You can implement the switch fabric at the physical layer of an SDDC by providing Layer 2 or Layer 3 transport services. For a scalable and vendor-neutral data center network, use a Layer 3 transport.

VMware Validated Design supports both Layer 2 and Layer 3 transports. When you decide whether to use Layer 2 or Layer 3, consider the certain factors.

  • NSX ECMP Edge devices establish Layer 3 routing adjacency with the first upstream Layer 3 device to provide equal cost routing for management and workload traffic.

  • The investment in your current physical network infrastructure.

  • The benefits and drawbacks for both Layer 2 and Layer 3 designs.

Benefits and Drawbacks of Layer 2 Transport

A design using Layer 2 transport has these considerations:

  • In a design that uses Layer 2 transport, top of rack switches and upstream Layer 3 devices, such as core switches or routers, form a switched fabric.

  • The upstream Layer 3 devices terminate each VLAN and provide default gateway functionality.

  • Uplinks from the top of rack switch to the upstream Layer 3 devices are 802.1Q trunks carrying all required VLANs.

Table 1. Benefits and Drawbacks of Layer 2 Transport

Characteristic

Description

Benefits

  • More design freedom.

  • You can span VLANs, which can be useful in some circumstances.

Drawbacks

  • The size of such a deployment is limited because the fabric elements have to share a limited number of VLANs.

  • You might have to rely on a specialized data center switching fabric product from a single vendor.

Figure 1. Example Layer 2 Transport

Example Layer 2 transport where each VLAN ends at the level of the upstream router.

Benefits and Drawbacks of Layer 3 Transport

A design using Layer 3 transport has these considerations:

  • Layer 2 connectivity is limited in the data center rack up to the top of rack switches.

  • The top of rack switch terminates each VLAN and provides default gateway functionality. That is, it has a switch virtual interface (SVI) for each VLAN.

  • Uplinks from the top of rack switch to the upstream layer are routed point-to-point links. You cannot use VLAN trunking on the uplinks.

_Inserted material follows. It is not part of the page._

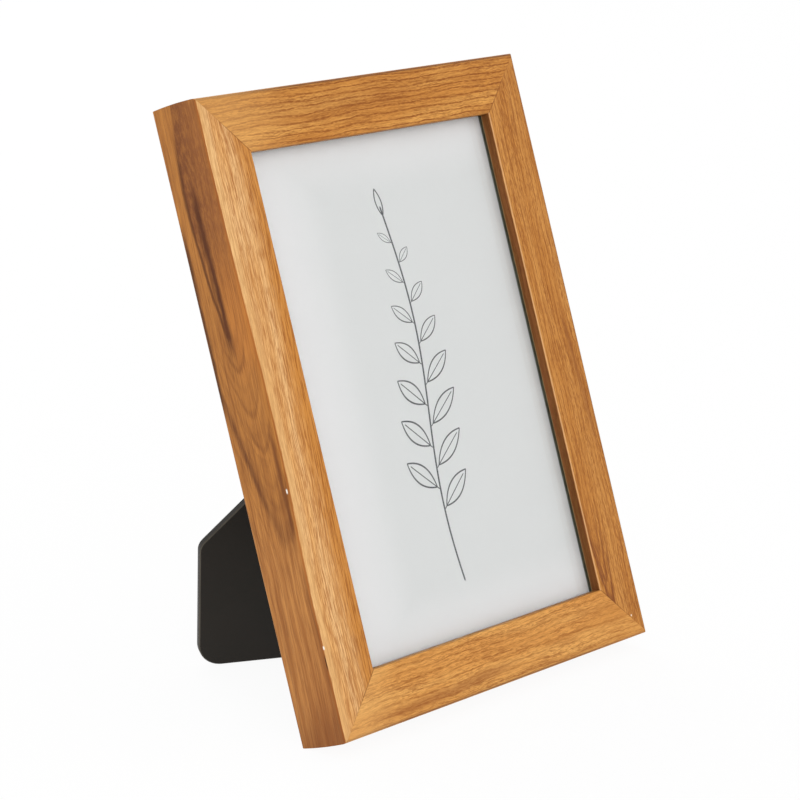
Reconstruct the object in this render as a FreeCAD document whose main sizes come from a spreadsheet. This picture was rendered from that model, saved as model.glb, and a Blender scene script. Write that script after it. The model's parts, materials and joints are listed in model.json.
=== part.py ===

  • A dynamic routing protocol, such as OSPF, IS-IS, or BGP, connects the top of rack switches and upstream switches. Each top of rack switch in the rack advertises a small set of prefixes, typically one per VLAN or subnet. In turn, the top of rack switch calculates equal cost paths to the prefixes it receives from other top of rack switches.

Table 2. Benefits and Drawbacks of Layer 3 Transport

Characteristic

Description

Benefits

  • You can select from many Layer 3 capable switch products for the physical switching fabric.

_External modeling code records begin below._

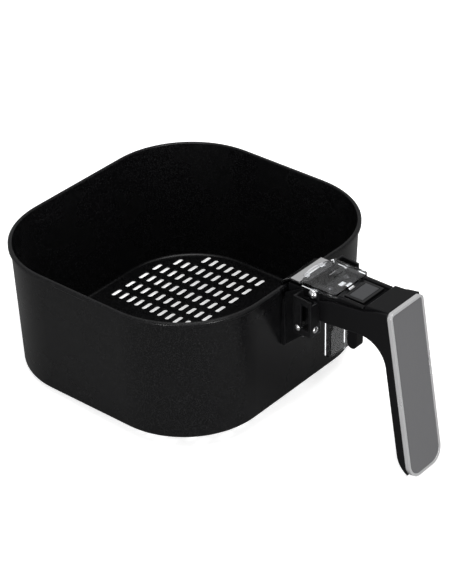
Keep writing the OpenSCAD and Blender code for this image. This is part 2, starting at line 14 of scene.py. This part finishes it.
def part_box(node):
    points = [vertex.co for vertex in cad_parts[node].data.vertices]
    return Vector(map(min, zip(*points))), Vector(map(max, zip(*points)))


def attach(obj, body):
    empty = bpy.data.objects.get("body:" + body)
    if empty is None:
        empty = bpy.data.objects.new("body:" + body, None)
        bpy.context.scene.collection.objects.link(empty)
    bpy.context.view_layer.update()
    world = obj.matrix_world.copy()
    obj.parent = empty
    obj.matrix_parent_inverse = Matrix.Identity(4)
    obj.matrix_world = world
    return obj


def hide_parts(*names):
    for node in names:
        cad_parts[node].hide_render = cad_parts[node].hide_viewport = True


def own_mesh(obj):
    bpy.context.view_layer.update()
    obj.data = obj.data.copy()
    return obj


LOG = logging.getLogger("basket_scene")
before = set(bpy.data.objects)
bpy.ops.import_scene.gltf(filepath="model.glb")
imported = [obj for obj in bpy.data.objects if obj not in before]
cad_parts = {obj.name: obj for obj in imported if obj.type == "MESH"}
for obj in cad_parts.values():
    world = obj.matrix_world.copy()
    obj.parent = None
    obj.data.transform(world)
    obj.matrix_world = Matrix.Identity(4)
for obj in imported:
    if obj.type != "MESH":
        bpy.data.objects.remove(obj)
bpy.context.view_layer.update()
Colour = tuple[float, float, float]
SurfaceSockets = tuple[bpy.types.NodeSocket, bpy.types.NodeSocket]


class Effect(Enum):
    """Shared surface effects, each built once as a shader node group."""

    FLECKS = "coating flecks"
    GRAIN = "moulded grain"
    BRUSHING = "fine brushing"
    HANDLING = "handling marks"
    SOFT_EDGE = "soft edge"


class NodeTree:
    """Small helper that adds nodes and links to one shader tree."""

    def __init__(self, tree: bpy.types.NodeTree) -> None:
        """Keeps the tree to build in."""
        self.tree = tree

    def add(self, kind: str, at: tuple[float, float] = (0, 0), **values: Any) -> bpy.types.Node:
        """Adds a node and sets its properties and inputs.

        Args:
            kind: Blender's type name of the node.
            at: place in the editor.
            values: properties, or input names with underscores for spaces.

        Returns:
            The new node.
        """
        node = self.tree.nodes.new(kind)
        node.location = at
        for key, value in values.items():
            if key in node.bl_rna.properties:
                setattr(node, key, value)
            else:
                node.inputs[key.replace("_", " ")].default_value = value
        return node

    def link(self, source: bpy.types.NodeSocket, target: bpy.types.NodeSocket) -> None:
        """Links an output to an input."""
        self.tree.links.new(source, target)


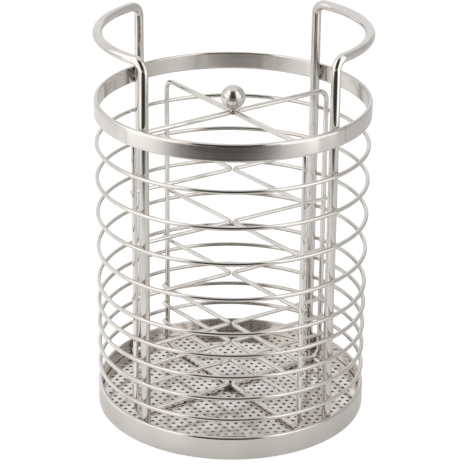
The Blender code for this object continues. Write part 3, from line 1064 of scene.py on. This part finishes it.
def build_floor():
    """A pale floor: diffuse for light, dark past its end for reflections, lifted for the camera."""
    material = bpy.data.materials.new("pale_floor")
    material.use_nodes = True
    tree = material.node_tree
    tree.nodes.clear()
    place = add_node(tree, "ShaderNodeTexCoord")
    path = add_node(tree, "ShaderNodeLightPath")
    across, away, _ = studio_parts(tree, place.outputs["Object"])
    beside = soft_step(tree, calculated(tree, "ABSOLUTE", across, 0.0), *SHEET_SIDES)
    slanted = calculated(tree, "ADD", away, calculated(tree, "MULTIPLY", across, SHEET_SLANT))
    sheet = calculated(tree, "MAXIMUM", soft_step(tree, slanted, *SHEET_END), beside)
    past_end = calculated(tree, "SUBTRACT", 1.0, sheet)
    # Painted light and shade: the floor's colour is lighter to the left and darker to the right of and
    # behind the drainer, a painted shadow of it.
    side = soft_step(tree, across, *LIT_SIDE, FLOOR_PAINTED_LIGHT, FLOOR_PAINTED_SHADE)
    painted_back_shade = soft_step(tree, away, *BACK_SHADE_START, 1.0, BACK_PAINTED_SHADE)
    diffuse = add_node(tree, "ShaderNodeBsdfDiffuse")
    tree.links.new(calculated(tree, "MULTIPLY", side, painted_back_shade), diffuse.inputs["Color"])
    glow = [("Color", (*WHITE, 1)), ("Strength", FLOOR_WHITE)]
    gloom = [("Color", (*DARK_TINT, 1)), ("Strength", DARK_LEVEL)]
    white = add_node(tree, "ShaderNodeEmission", values=glow)
    dark = add_node(tree, "ShaderNodeEmission", values=gloom)
    shaded = add_node(tree, "ShaderNodeMixShader", values=[("Fac", 1 - SHADOW_SHARE)])
    clear = add_node(tree, "ShaderNodeAddShader")
    shown = add_node(tree, "ShaderNodeMixShader")
    mixed = add_node(tree, "ShaderNodeMixShader")
    output = add_node(tree, "ShaderNodeOutputMaterial")
    tree.links.new(diffuse.outputs["BSDF"], shaded.inputs[1])
    tree.links.new(shaded.outputs["Shader"], clear.inputs[0])
    tree.links.new(white.outputs["Emission"], clear.inputs[1])
    tree.links.new(path.outputs["Is Camera Ray"], shown.inputs["Fac"])
    tree.links.new(diffuse.outputs["BSDF"], shown.inputs[1])
    tree.links.new(clear.outputs["Shader"], shown.inputs[2])
    dark_share = calculated(tree, "MULTIPLY", past_end, path.outputs["Is Glossy Ray"])
    tree.links.new(dark_share, mixed.inputs["Fac"])
    tree.links.new(shown.outputs["Shader"], mixed.inputs[1])
    tree.links.new(dark.outputs["Emission"], mixed.inputs[2])
    tree.links.new(mixed.outputs["Shader"], output.inputs["Surface"])
    half = FLOOR_SIZE / 2
    corners = [(-half, -half, -FLOOR_DROP), (half, -half, -FLOOR_DROP), (half, half, -FLOOR_DROP)]
    mesh = bpy.data.meshes.new("floor")
    mesh.from_pydata([*corners, (-half, half, -FLOOR_DROP)], [], [(0, 1, 2, 3)])
    mesh.materials.append(material)
    floor = bpy.data.objects.new("floor", mesh)
    scene.collection.objects.link(floor)
    return floor


print("floor", build_floor().name, FLOOR_SIZE, "m wide")
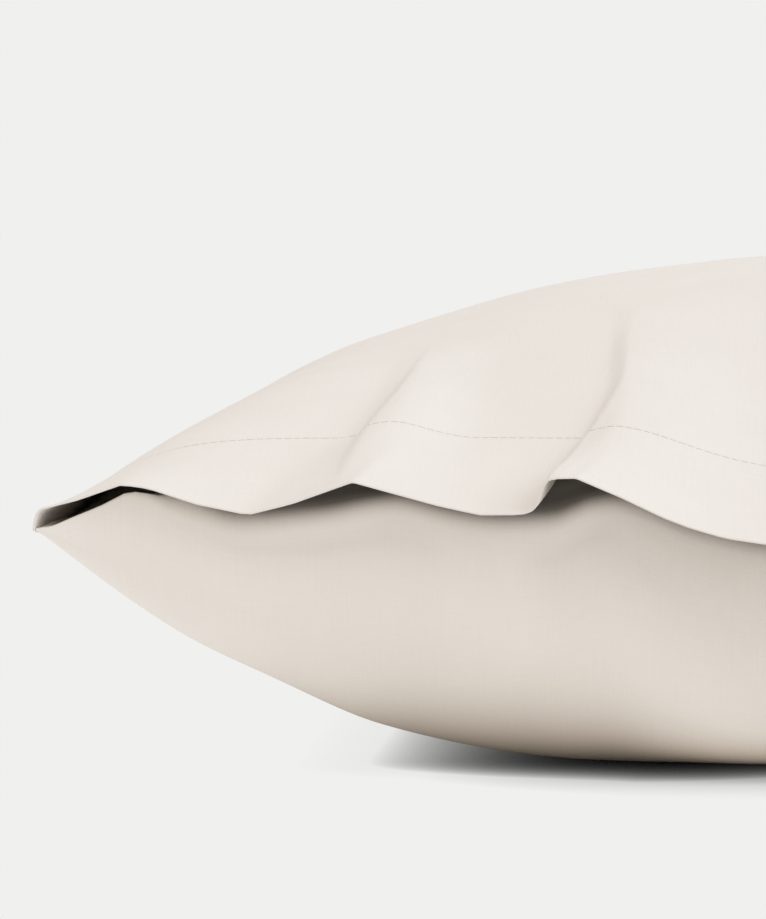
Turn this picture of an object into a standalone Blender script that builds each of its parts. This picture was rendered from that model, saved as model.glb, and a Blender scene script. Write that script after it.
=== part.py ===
"""A filled pillowcase, lying flat with its open end towards -Y.

The case is two pieces of cloth. The front panel is a thin sheet with a wide hem along the open
end. The back panel is drawn over the filling, wraps up round its end and turns in under the hem,
so it is one filled solid. Both end at the same seam line along the sides and the closed end.
Metres, +Z up, the origin on the surface under the middle of the case.

A place on the case is (across, back): across runs from -1 at the left seam to 1 at the right
one, and back is the distance behind the open edge.
"""

import math
from collections import namedtuple

import bmesh
import bpy

# Sizes of the filled case
HALF_WIDTH = 0.2350        # middle to a corner tip
HALF_LENGTH = 0.3675       # middle to a corner tip
SIDE_DRAW = 0.013          # the filling draws the long seams in by this much at mid-length
OPEN_DRAW = 0.013          # and the open edge, in its middle
CLOSED_DRAW = 0.016        # and the closed end
TIP_HEIGHT = 0.0765        # corner tips above the surface
SEAM_HEIGHT = 0.066        # long seams at mid-length
CLOSED_HEIGHT = 0.070      # seam along the closed end
CROWN_HEIGHT = 0.1457      # top of the filled back panel under the front panel
NOSE_DEPTH = 0.090         # how far the end curves back before it touches the surface
NOSE_CORNER = 0.65         # share of that depth lost towards the corners
NOSE_SETBACK = 0.010       # the end of the filling behind the hem's edge
TIP_SETBACK = 0.0015       # and at the corner tips
REST_DEPTH = 0.0010        # how far the surface flattens the belly

# The cloth
CLOTH = 0.0012
HEM_CLOTH = 0.0020
HEM_RUN = 0.047            # the 50 mm hem, seen from above
HEM_STEP = 0.0012          # its thickness ends over this length
GAP = 0.0004               # between the two pieces

# How full each part of the shape is: the powers of its curve
CROWN_ACROSS = 2.13        # crown from the middle to a long seam
CROWN_SHOULDER = 0.68      # and how steeply it meets the seam
BELLY_ACROSS = 3.3         # underside from the middle to a long seam
SEAM_ALONG = 3.0           # rise of the long seams to the corner tips
SIDE_CURVE = 2.4           # long seams, seen from above
OPEN_CURVE = 4.0           # open edge, seen from above
CLOSED_CURVE = 3.0         # closed end, seen from above
CLOSED_BELLY = 5.0         # underside up to the closed end
NOSE_ROUND = 2.5           # rounded end under the hem
NOSE_SIDES = 8.0           # its setback, which holds until near the tips
CORNER_SIDES = 3.0         # its depth, which shrinks towards the tips
SHOULDER_SIDES = 8.0       # the fuller shoulders beside the long seams
OPEN_FULLNESS = (2.1, 1.3, 14.0)     # at the middle, added across, added at the shoulders
CLOSED_FULLNESS = (2.8, 1.3, 8.0)
FOLD_SPREAD = 0.5          # how much wider a fold is where it dies out
STEEPEST = 1.6             # longest that a vertical gap or thickness is drawn
PROBE = 0.002              # step for reading a slope

# Height of the mouth across the case: distance from the middle, height
MOUTH_LINE = (
    (0.000, 0.0680),
    (0.070, 0.0822),
    (0.198, 0.0832),
    (0.235, 0.0765),
)

# A fold where it starts at the edge: its place across in metres from the middle, how far it lifts
# the cloth, its reach to the left and to the right, its length up the case, its lean to +X over
# that length, and how sharp its ridge is
Fold = namedtuple("Fold", "x lift left right length lean sharpness")

# Front panel, starting at the hem's edge
HEM_FOLDS = (
    Fold(-0.2280, 0.0068, 0.0064, 0.0170, 0.040, 0.000, 0.6),
    Fold(-0.2080, 0.0058, 0.0160, 0.0290, 0.045, 0.000, 1.2),
    Fold(-0.1710, -0.0034, 0.0220, 0.0220, 0.045, 0.000, 1.0),
    Fold(-0.1420, 0.0063, 0.0290, 0.0330, 0.190, 0.012, 1.4),
    Fold(-0.0960, -0.0038, 0.0290, 0.0110, 0.045, 0.000, 1.0),
    Fold(-0.0800, 0.0088, 0.0078, 0.0310, 0.170, 0.013, 0.8),
    Fold(0.0640, 0.0058, 0.0300, 0.0240, 0.150, -0.010, 1.3),
    Fold(0.1010, -0.0030, 0.0260, 0.0300, 0.045, 0.000, 1.0),
    Fold(0.1380, 0.0060, 0.0300, 0.0260, 0.180, -0.012, 1.4),
    Fold(0.1750, -0.0030, 0.0240, 0.0240, 0.045, 0.000, 1.0),
    Fold(0.2070, 0.0054, 0.0280, 0.0160, 0.045, 0.000, 1.2),
    Fold(0.2280, 0.0068, 0.0170, 0.0064, 0.040, 0.000, 0.6),
)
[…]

  • You can mix switches from different vendors because of the general interoperability between the implementation of OSPF, IS-IS or BGP.

  • This approach is usually more cost effective because it uses of only the basic functionality of the physical switches.

Drawbacks

  • VLANs are restricted to a single rack. The restriction can affect VMware vSphere® Fault Tolerance and storage networks.

    To overcome this limitation, use Layer 2 bridging in NSX.

Figure 2. Example Layer 3 Transport

Example Layer 3 transport where each VLAN terminates at the level of the top of rack switch. You use OSPF, IS-IS, or BGP between the top of rack and upstream router layers.